If I have for example 5 new files I would like to see only 5 PUT requests. Maybe also 5 HEAD requests to confirm if the files are properly uploaded. But in my case these 5 HEAD requests are not necessary because I would check the whole folder with the monthly script. So is it possible to avoid all the HEAD requests?
Rclone reads the metadata for the file to see if it needs to copy it. The file might be there already in which case much better one HEAD request than an unecessary upload.
Depending on how often you run the script this might be a situation you are facing.
As I said above removing --no-traverse and using --size-only or --checksum might use less requests as rclone will list a small number of directories and do no HEAD requests.
I've tested it with removing --no-traverse and adding --checksum: /usr/bin/rclone copy "/volume1/myfolder" "AmazonS3DeepGlacier:mybucket/myfolder" --max-age 24h --checksum --exclude "#recycle/**" --exclude "@eaDir/**" -v --config="/var/services/homes/admin/.config/rclone/rclone.conf
but this is definitively not giving the right results. I've added 1 file which needed to be copy to the S3 bucket for my smallest folder (1224 files and 124 directories. (388 MB)) but now I have a total of 767 requests:
694 HeadRequests
72 ListRequests
1 PutRequests
Version of rclone:
rclone v1.47.0-098-gac4c8d8d-beta
1 file was less than 24h old (I've just added 1 new file).
But when reading the following link https://forum.rclone.org/t/no-traverse-for-dummies/2992/2 apparently I've to use the option --no-traverse because if you are not using this option rclone will load in the definitions for all the remote files before discovering whether the newly locally added file needs to be uploaded.
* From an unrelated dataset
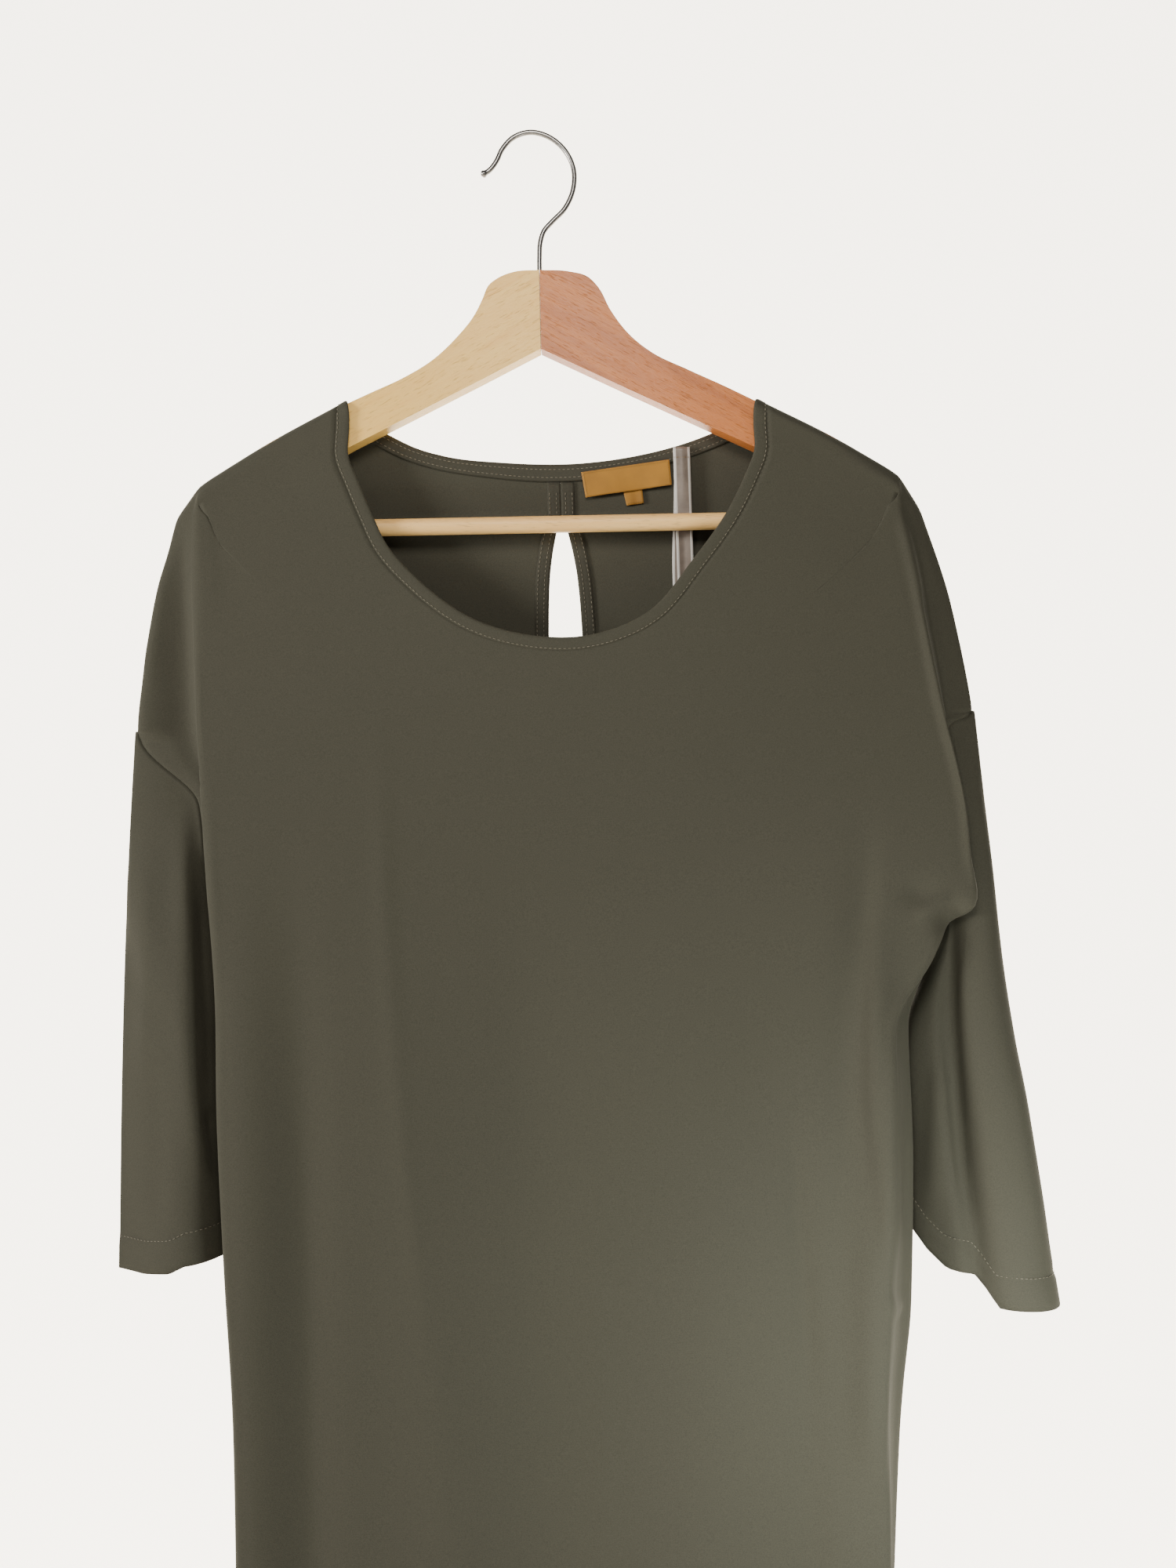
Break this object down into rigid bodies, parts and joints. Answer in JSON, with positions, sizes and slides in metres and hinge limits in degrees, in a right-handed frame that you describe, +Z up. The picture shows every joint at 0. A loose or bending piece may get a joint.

If you use --no-traverse rclone will just check the newly added file on the remote.
I've been doing some more investigation into this. I've discovered the problem. It is that rclone is doing the age filtering on the source and the destination, so each file considered is using a HEAD request.
My workaround above with --files-from should work to fix the issue.
Another way around this would be to use --use-server-modtime
--use-server-modtime Use server modified time instead of object metadata
Can you please make a new issue on github about this and put a link to this page in. I think this needs fixing properly at some point - I don't think the destination file list should be being filtered by age at all though there are a rather a lot of things to consider there!
and now I have the minimum number of requests. (only 1 HEAD request per PUT request and not anymore 2 HEAD requests as before)
I had 9 new files added (in a folder of 124 sub directories and 1249 files) and with Cloudwatch on Amazon I can see I have 20 requests.
1 LIST request for the bucket.
1 HEAD request for the folder myfolder
18 = (9 PUT + 9 HEAD) requests for the 9 files I've added.
These 9 HEAD requests are these requests to see if the files are OK or are these leading ones before UPLOAD?
Is there a possibility to avoid also these 9 HEAD requests?
Because I'm using the option --max-age option it is not necessary to check if the file is already there remotely. The script should just upload it in my opinion. This will save this extra HEAD request.
I can't think of any at the moment. To ignore the destination completely would mean that repeating the command would make the upload again which is not desirable in the general case.
but these generates even more HEAD requests. It is generating 2 HEAD requests per 1 PUT request.
So if 1 file is changed I get in total 5 requests on Amazon:
1PUT requests+ 2 HEAD requests for the file MyFile.xlsm
1 of these HEAD requests is looking for the MyFile.xlsm at the root of the bucket, strange it is looking over there ...
1 HEAD request for the bucket (with the option –no-traverse it is a HEAD request for the bucket in place of a LIST request if you are not using the option --no-traverse)
1 HEAD request for the folder
These are the following requests at Amazon for 1 modified file:
To ignore the destination completely would mean that repeating the command would make the upload again which is not desirable in the general case.
In the case when you are first generating a list of modified/newly files with the first command in the script it is completely unncessary to check if the file exists on Amazon or to check if the file is modified because the first command in the scripts gives us just the files which are new and modified.